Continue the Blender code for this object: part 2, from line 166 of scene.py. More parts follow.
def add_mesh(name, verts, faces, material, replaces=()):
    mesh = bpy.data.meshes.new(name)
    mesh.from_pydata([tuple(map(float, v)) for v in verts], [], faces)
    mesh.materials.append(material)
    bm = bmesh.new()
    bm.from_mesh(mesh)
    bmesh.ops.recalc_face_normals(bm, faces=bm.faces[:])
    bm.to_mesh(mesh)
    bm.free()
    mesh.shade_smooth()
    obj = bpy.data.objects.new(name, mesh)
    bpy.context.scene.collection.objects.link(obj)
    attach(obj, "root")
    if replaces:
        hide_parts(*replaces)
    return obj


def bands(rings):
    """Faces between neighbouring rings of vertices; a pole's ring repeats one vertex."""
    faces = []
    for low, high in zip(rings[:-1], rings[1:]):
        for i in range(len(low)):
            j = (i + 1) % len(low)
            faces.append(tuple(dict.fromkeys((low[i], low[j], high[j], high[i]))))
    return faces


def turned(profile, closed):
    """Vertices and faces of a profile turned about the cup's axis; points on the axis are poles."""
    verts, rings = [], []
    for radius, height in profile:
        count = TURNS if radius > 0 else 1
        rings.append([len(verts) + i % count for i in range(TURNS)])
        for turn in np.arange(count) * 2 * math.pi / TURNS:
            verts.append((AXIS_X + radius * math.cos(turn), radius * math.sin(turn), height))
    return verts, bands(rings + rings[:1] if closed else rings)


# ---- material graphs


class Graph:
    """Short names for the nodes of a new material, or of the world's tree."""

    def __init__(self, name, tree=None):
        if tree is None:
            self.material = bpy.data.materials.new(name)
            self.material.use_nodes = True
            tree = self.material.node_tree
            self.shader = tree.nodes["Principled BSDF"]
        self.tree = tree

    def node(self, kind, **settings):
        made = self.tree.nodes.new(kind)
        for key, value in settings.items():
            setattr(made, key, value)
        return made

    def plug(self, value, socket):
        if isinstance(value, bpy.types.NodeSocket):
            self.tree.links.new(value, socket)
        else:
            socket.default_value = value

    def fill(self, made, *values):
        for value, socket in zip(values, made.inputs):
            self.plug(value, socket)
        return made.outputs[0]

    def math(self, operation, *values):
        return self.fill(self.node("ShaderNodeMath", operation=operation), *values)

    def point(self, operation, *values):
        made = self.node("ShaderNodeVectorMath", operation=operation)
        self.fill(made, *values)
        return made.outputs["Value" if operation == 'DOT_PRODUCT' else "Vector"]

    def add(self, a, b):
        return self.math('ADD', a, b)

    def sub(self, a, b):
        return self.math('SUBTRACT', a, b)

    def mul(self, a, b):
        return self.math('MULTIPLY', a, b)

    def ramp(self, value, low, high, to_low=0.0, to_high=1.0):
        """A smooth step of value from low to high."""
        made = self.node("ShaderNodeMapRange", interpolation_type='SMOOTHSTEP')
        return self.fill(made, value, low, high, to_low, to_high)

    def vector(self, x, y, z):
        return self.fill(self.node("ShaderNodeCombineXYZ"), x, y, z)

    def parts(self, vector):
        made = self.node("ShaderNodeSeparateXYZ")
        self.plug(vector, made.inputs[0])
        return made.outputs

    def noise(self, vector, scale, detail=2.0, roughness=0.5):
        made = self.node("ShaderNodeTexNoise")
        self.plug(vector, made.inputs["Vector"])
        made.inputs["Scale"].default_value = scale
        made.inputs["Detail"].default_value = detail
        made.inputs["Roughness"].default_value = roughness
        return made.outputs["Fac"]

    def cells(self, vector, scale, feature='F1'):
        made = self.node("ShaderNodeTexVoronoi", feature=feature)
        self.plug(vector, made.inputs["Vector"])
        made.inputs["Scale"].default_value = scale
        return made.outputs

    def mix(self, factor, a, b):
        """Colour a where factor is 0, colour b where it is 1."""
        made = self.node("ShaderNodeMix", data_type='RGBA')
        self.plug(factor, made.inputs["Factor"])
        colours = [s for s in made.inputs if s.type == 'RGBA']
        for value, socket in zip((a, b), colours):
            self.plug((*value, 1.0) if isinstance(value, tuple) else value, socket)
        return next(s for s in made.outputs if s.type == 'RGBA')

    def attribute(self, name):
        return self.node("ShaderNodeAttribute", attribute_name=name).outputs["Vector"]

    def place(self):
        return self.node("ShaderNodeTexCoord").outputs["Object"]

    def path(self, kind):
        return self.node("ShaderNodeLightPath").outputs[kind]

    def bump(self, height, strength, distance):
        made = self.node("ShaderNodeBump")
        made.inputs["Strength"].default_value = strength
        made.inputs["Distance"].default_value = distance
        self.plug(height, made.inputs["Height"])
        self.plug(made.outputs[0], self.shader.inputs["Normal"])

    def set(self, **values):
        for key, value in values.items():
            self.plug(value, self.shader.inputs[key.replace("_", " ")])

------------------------

* **What you are asked to do**
Repeat the data in its entirety, character for character.

* **Solution to this task**
Continue the Blender code for this object: part 2, from line 166 of scene.py. More parts follow.
def add_mesh(name, verts, faces, material, replaces=()):
    mesh = bpy.data.meshes.new(name)
    mesh.from_pydata([tuple(map(float, v)) for v in verts], [], faces)
    mesh.materials.append(material)
    bm = bmesh.new()
    bm.from_mesh(mesh)
    bmesh.ops.recalc_face_normals(bm, faces=bm.faces[:])
    bm.to_mesh(mesh)
    bm.free()
    mesh.shade_smooth()
    obj = bpy.data.objects.new(name, mesh)
    bpy.context.scene.collection.objects.link(obj)
    attach(obj, "root")
    if replaces:
        hide_parts(*replaces)
    return obj


def bands(rings):
    """Faces between neighbouring rings of vertices; a pole's ring repeats one vertex."""
    faces = []
    for low, high in zip(rings[:-1], rings[1:]):
        for i in range(len(low)):
            j = (i + 1) % len(low)
            faces.append(tuple(dict.fromkeys((low[i], low[j], high[j], high[i]))))
    return faces


def turned(profile, closed):
    """Vertices and faces of a profile turned about the cup's axis; points on the axis are poles."""
    verts, rings = [], []
    for radius, height in profile:
        count = TURNS if radius > 0 else 1
        rings.append([len(verts) + i % count for i in range(TURNS)])
        for turn in np.arange(count) * 2 * math.pi / TURNS:
            verts.append((AXIS_X + radius * math.cos(turn), radius * math.sin(turn), height))
    return verts, bands(rings + rings[:1] if closed else rings)


# ---- material graphs


class Graph:
    """Short names for the nodes of a new material, or of the world's tree."""

    def __init__(self, name, tree=None):
        if tree is None:
            self.material = bpy.data.materials.new(name)
            self.material.use_nodes = True
            tree = self.material.node_tree
            self.shader = tree.nodes["Principled BSDF"]
        self.tree = tree

    def node(self, kind, **settings):
        made = self.tree.nodes.new(kind)
        for key, value in settings.items():
            setattr(made, key, value)
        return made

    def plug(self, value, socket):
        if isinstance(value, bpy.types.NodeSocket):
            self.tree.links.new(value, socket)
        else:
            socket.default_value = value

    def fill(self, made, *values):
        for value, socket in zip(values, made.inputs):
            self.plug(value, socket)
        return made.outputs[0]

    def math(self, operation, *values):
        return self.fill(self.node("ShaderNodeMath", operation=operation), *values)

    def point(self, operation, *values):
        made = self.node("ShaderNodeVectorMath", operation=operation)
        self.fill(made, *values)
        return made.outputs["Value" if operation == 'DOT_PRODUCT' else "Vector"]

    def add(self, a, b):
        return self.math('ADD', a, b)

    def sub(self, a, b):
        return self.math('SUBTRACT', a, b)

    def mul(self, a, b):
        return self.math('MULTIPLY', a, b)

    def ramp(self, value, low, high, to_low=0.0, to_high=1.0):
        """A smooth step of value from low to high."""
        made = self.node("ShaderNodeMapRange", interpolation_type='SMOOTHSTEP')
        return self.fill(made, value, low, high, to_low, to_high)

    def vector(self, x, y, z):
        return self.fill(self.node("ShaderNodeCombineXYZ"), x, y, z)

    def parts(self, vector):
        made = self.node("ShaderNodeSeparateXYZ")
        self.plug(vector, made.inputs[0])
        return made.outputs

    def noise(self, vector, scale, detail=2.0, roughness=0.5):
        made = self.node("ShaderNodeTexNoise")
        self.plug(vector, made.inputs["Vector"])
        made.inputs["Scale"].default_value = scale
        made.inputs["Detail"].default_value = detail
        made.inputs["Roughness"].default_value = roughness
        return made.outputs["Fac"]

    def cells(self, vector, scale, feature='F1'):
        made = self.node("ShaderNodeTexVoronoi", feature=feature)
        self.plug(vector, made.inputs["Vector"])
        made.inputs["Scale"].default_value = scale
        return made.outputs

    def mix(self, factor, a, b):
        """Colour a where factor is 0, colour b where it is 1."""
        made = self.node("ShaderNodeMix", data_type='RGBA')
        self.plug(factor, made.inputs["Factor"])
        colours = [s for s in made.inputs if s.type == 'RGBA']
        for value, socket in zip((a, b), colours):
            self.plug((*value, 1.0) if isinstance(value, tuple) else value, socket)
        return next(s for s in made.outputs if s.type == 'RGBA')

    def attribute(self, name):
        return self.node("ShaderNodeAttribute", attribute_name=name).outputs["Vector"]

    def place(self):
        return self.node("ShaderNodeTexCoord").outputs["Object"]

    def path(self, kind):
        return self.node("ShaderNodeLightPath").outputs[kind]

    def bump(self, height, strength, distance):
        made = self.node("ShaderNodeBump")
        made.inputs["Strength"].default_value = strength
        made.inputs["Distance"].default_value = distance
        self.plug(height, made.inputs["Height"])
        self.plug(made.outputs[0], self.shader.inputs["Normal"])

    def set(self, **values):
        for key, value in values.items():
            self.plug(value, self.shader.inputs[key.replace("_", " ")])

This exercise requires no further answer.